[START]

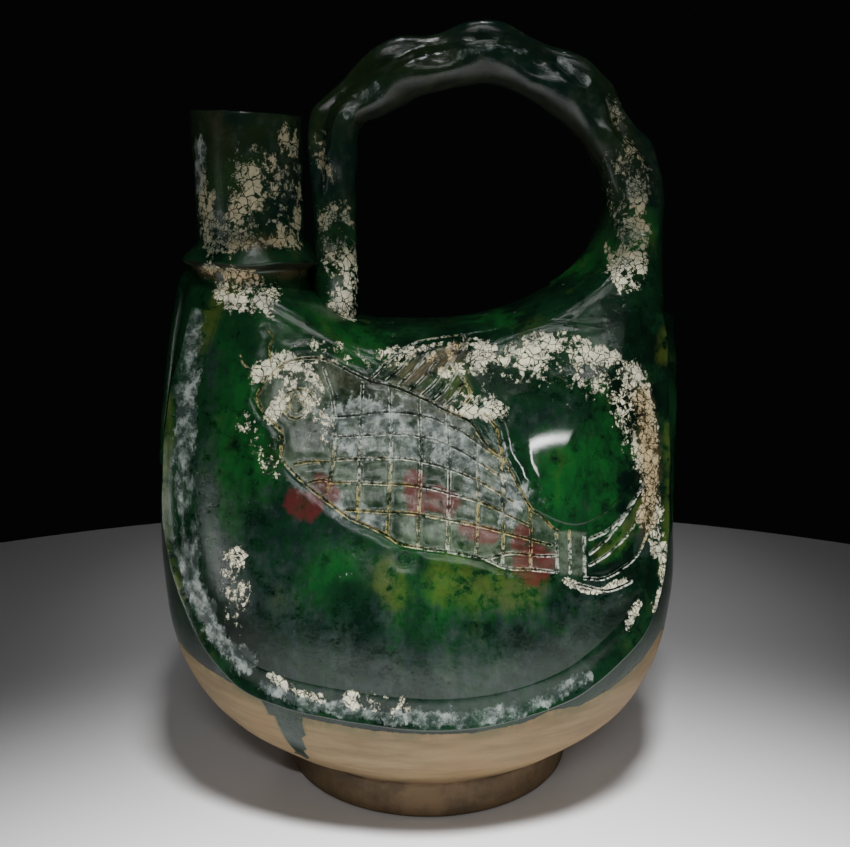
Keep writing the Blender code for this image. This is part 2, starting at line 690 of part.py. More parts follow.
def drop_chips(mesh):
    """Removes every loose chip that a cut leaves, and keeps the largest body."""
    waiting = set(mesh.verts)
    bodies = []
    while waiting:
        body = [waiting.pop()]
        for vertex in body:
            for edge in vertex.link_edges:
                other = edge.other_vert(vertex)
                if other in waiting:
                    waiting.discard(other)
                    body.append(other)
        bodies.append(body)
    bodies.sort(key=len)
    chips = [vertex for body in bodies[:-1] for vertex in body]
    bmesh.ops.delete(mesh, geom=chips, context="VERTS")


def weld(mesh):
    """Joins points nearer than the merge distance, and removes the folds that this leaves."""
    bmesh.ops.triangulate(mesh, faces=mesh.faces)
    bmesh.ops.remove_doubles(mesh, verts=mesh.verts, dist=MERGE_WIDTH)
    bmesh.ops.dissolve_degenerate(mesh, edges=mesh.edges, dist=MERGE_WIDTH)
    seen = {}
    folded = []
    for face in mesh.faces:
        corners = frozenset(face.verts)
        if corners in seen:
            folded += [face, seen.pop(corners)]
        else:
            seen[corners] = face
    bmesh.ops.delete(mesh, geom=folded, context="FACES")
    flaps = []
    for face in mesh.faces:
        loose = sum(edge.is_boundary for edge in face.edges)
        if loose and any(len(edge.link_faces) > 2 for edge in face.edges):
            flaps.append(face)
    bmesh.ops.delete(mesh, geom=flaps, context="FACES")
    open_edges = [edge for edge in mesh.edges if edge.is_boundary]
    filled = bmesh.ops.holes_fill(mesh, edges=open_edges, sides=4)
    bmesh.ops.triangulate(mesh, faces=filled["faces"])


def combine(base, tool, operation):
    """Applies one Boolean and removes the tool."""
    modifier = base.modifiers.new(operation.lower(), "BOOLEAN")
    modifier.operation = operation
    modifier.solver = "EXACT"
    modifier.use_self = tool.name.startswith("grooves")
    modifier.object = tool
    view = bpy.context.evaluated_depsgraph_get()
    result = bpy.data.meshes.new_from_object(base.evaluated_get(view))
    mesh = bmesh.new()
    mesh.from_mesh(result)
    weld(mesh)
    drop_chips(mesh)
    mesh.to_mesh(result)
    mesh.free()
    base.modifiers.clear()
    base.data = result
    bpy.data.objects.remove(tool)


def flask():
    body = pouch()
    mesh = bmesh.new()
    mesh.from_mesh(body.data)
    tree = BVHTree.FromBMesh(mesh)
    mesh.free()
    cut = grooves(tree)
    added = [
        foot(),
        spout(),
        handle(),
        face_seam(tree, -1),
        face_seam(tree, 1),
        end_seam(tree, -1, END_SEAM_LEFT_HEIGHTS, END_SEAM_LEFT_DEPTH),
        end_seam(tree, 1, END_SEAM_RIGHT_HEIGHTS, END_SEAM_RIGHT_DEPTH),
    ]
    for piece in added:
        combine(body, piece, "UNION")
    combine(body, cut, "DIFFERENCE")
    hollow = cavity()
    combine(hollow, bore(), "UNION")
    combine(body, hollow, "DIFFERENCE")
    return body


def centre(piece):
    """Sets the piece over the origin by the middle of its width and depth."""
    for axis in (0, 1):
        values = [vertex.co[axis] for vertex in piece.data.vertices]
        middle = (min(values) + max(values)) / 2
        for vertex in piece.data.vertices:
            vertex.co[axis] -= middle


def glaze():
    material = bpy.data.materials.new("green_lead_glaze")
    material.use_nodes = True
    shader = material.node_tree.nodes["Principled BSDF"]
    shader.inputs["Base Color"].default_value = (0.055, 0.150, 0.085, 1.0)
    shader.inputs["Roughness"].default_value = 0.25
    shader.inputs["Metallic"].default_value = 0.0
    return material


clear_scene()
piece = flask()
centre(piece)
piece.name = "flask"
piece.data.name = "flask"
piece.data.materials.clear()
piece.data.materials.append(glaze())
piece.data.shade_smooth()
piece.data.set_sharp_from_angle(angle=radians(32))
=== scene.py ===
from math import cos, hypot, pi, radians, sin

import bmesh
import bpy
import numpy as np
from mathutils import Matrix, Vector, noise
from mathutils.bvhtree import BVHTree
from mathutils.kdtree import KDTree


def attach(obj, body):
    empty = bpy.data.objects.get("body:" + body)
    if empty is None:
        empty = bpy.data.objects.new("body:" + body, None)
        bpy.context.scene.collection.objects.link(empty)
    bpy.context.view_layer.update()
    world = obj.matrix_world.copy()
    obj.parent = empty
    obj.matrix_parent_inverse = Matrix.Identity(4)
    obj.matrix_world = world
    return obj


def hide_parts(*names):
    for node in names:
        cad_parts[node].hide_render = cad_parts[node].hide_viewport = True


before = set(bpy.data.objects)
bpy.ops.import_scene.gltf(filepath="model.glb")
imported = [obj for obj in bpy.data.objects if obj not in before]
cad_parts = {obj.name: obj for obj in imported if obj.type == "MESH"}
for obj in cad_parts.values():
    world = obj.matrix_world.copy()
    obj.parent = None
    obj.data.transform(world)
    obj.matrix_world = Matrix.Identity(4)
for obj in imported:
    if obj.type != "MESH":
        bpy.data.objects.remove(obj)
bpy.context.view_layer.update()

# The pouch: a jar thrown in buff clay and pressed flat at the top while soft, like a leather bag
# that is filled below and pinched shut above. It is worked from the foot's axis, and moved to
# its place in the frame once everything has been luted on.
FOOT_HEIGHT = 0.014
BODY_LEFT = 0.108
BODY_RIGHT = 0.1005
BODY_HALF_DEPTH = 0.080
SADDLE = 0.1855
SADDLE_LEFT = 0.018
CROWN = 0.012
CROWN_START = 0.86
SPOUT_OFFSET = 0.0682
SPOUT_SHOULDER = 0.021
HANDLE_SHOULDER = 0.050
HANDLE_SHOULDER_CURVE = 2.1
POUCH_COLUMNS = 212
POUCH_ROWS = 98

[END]

> _Problem description_: Repeat the data above exactly.

> _Output for this task_:
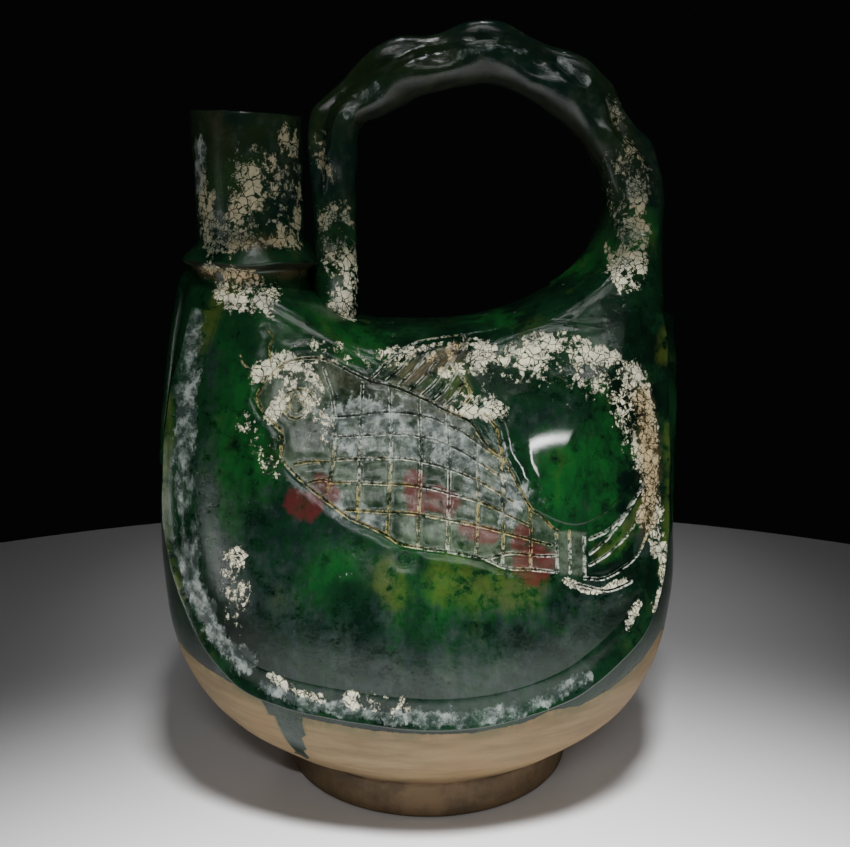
Keep writing the Blender code for this image. This is part 2, starting at line 690 of part.py. More parts follow.
def drop_chips(mesh):
    """Removes every loose chip that a cut leaves, and keeps the largest body."""
    waiting = set(mesh.verts)
    bodies = []
    while waiting:
        body = [waiting.pop()]
        for vertex in body:
            for edge in vertex.link_edges:
                other = edge.other_vert(vertex)
                if other in waiting:
                    waiting.discard(other)
                    body.append(other)
        bodies.append(body)
    bodies.sort(key=len)
    chips = [vertex for body in bodies[:-1] for vertex in body]
    bmesh.ops.delete(mesh, geom=chips, context="VERTS")


def weld(mesh):
    """Joins points nearer than the merge distance, and removes the folds that this leaves."""
    bmesh.ops.triangulate(mesh, faces=mesh.faces)
    bmesh.ops.remove_doubles(mesh, verts=mesh.verts, dist=MERGE_WIDTH)
    bmesh.ops.dissolve_degenerate(mesh, edges=mesh.edges, dist=MERGE_WIDTH)
    seen = {}
    folded = []
    for face in mesh.faces:
        corners = frozenset(face.verts)
        if corners in seen:
            folded += [face, seen.pop(corners)]
        else:
            seen[corners] = face
    bmesh.ops.delete(mesh, geom=folded, context="FACES")
    flaps = []
    for face in mesh.faces:
        loose = sum(edge.is_boundary for edge in face.edges)
        if loose and any(len(edge.link_faces) > 2 for edge in face.edges):
            flaps.append(face)
    bmesh.ops.delete(mesh, geom=flaps, context="FACES")
    open_edges = [edge for edge in mesh.edges if edge.is_boundary]
    filled = bmesh.ops.holes_fill(mesh, edges=open_edges, sides=4)
    bmesh.ops.triangulate(mesh, faces=filled["faces"])


def combine(base, tool, operation):
    """Applies one Boolean and removes the tool."""
    modifier = base.modifiers.new(operation.lower(), "BOOLEAN")
    modifier.operation = operation
    modifier.solver = "EXACT"
    modifier.use_self = tool.name.startswith("grooves")
    modifier.object = tool
    view = bpy.context.evaluated_depsgraph_get()
    result = bpy.data.meshes.new_from_object(base.evaluated_get(view))
    mesh = bmesh.new()
    mesh.from_mesh(result)
    weld(mesh)
    drop_chips(mesh)
    mesh.to_mesh(result)
    mesh.free()
    base.modifiers.clear()
    base.data = result
    bpy.data.objects.remove(tool)


def flask():
    body = pouch()
    mesh = bmesh.new()
    mesh.from_mesh(body.data)
    tree = BVHTree.FromBMesh(mesh)
    mesh.free()
    cut = grooves(tree)
    added = [
        foot(),
        spout(),
        handle(),
        face_seam(tree, -1),
        face_seam(tree, 1),
        end_seam(tree, -1, END_SEAM_LEFT_HEIGHTS, END_SEAM_LEFT_DEPTH),
        end_seam(tree, 1, END_SEAM_RIGHT_HEIGHTS, END_SEAM_RIGHT_DEPTH),
    ]
    for piece in added:
        combine(body, piece, "UNION")
    combine(body, cut, "DIFFERENCE")
    hollow = cavity()
    combine(hollow, bore(), "UNION")
    combine(body, hollow, "DIFFERENCE")
    return body


def centre(piece):
    """Sets the piece over the origin by the middle of its width and depth."""
    for axis in (0, 1):
        values = [vertex.co[axis] for vertex in piece.data.vertices]
        middle = (min(values) + max(values)) / 2
        for vertex in piece.data.vertices:
            vertex.co[axis] -= middle


def glaze():
    material = bpy.data.materials.new("green_lead_glaze")
    material.use_nodes = True
    shader = material.node_tree.nodes["Principled BSDF"]
    shader.inputs["Base Color"].default_value = (0.055, 0.150, 0.085, 1.0)
    shader.inputs["Roughness"].default_value = 0.25
    shader.inputs["Metallic"].default_value = 0.0
    return material


clear_scene()
piece = flask()
centre(piece)
piece.name = "flask"
piece.data.name = "flask"
piece.data.materials.clear()
piece.data.materials.append(glaze())
piece.data.shade_smooth()
piece.data.set_sharp_from_angle(angle=radians(32))
=== scene.py ===
from math import cos, hypot, pi, radians, sin

import bmesh
import bpy
import numpy as np
from mathutils import Matrix, Vector, noise
from mathutils.bvhtree import BVHTree
from mathutils.kdtree import KDTree


def attach(obj, body):
    empty = bpy.data.objects.get("body:" + body)
    if empty is None:
        empty = bpy.data.objects.new("body:" + body, None)
        bpy.context.scene.collection.objects.link(empty)
    bpy.context.view_layer.update()
    world = obj.matrix_world.copy()
    obj.parent = empty
    obj.matrix_parent_inverse = Matrix.Identity(4)
    obj.matrix_world = world
    return obj


def hide_parts(*names):
    for node in names:
        cad_parts[node].hide_render = cad_parts[node].hide_viewport = True


before = set(bpy.data.objects)
bpy.ops.import_scene.gltf(filepath="model.glb")
imported = [obj for obj in bpy.data.objects if obj not in before]
cad_parts = {obj.name: obj for obj in imported if obj.type == "MESH"}
for obj in cad_parts.values():
    world = obj.matrix_world.copy()
    obj.parent = None
    obj.data.transform(world)
    obj.matrix_world = Matrix.Identity(4)
for obj in imported:
    if obj.type != "MESH":
        bpy.data.objects.remove(obj)
bpy.context.view_layer.update()

# The pouch: a jar thrown in buff clay and pressed flat at the top while soft, like a leather bag
# that is filled below and pinched shut above. It is worked from the foot's axis, and moved to
# its place in the frame once everything has been luted on.
FOOT_HEIGHT = 0.014
BODY_LEFT = 0.108
BODY_RIGHT = 0.1005
BODY_HALF_DEPTH = 0.080
SADDLE = 0.1855
SADDLE_LEFT = 0.018
CROWN = 0.012
CROWN_START = 0.86
SPOUT_OFFSET = 0.0682
SPOUT_SHOULDER = 0.021
HANDLE_SHOULDER = 0.050
HANDLE_SHOULDER_CURVE = 2.1
POUCH_COLUMNS = 212
POUCH_ROWS = 98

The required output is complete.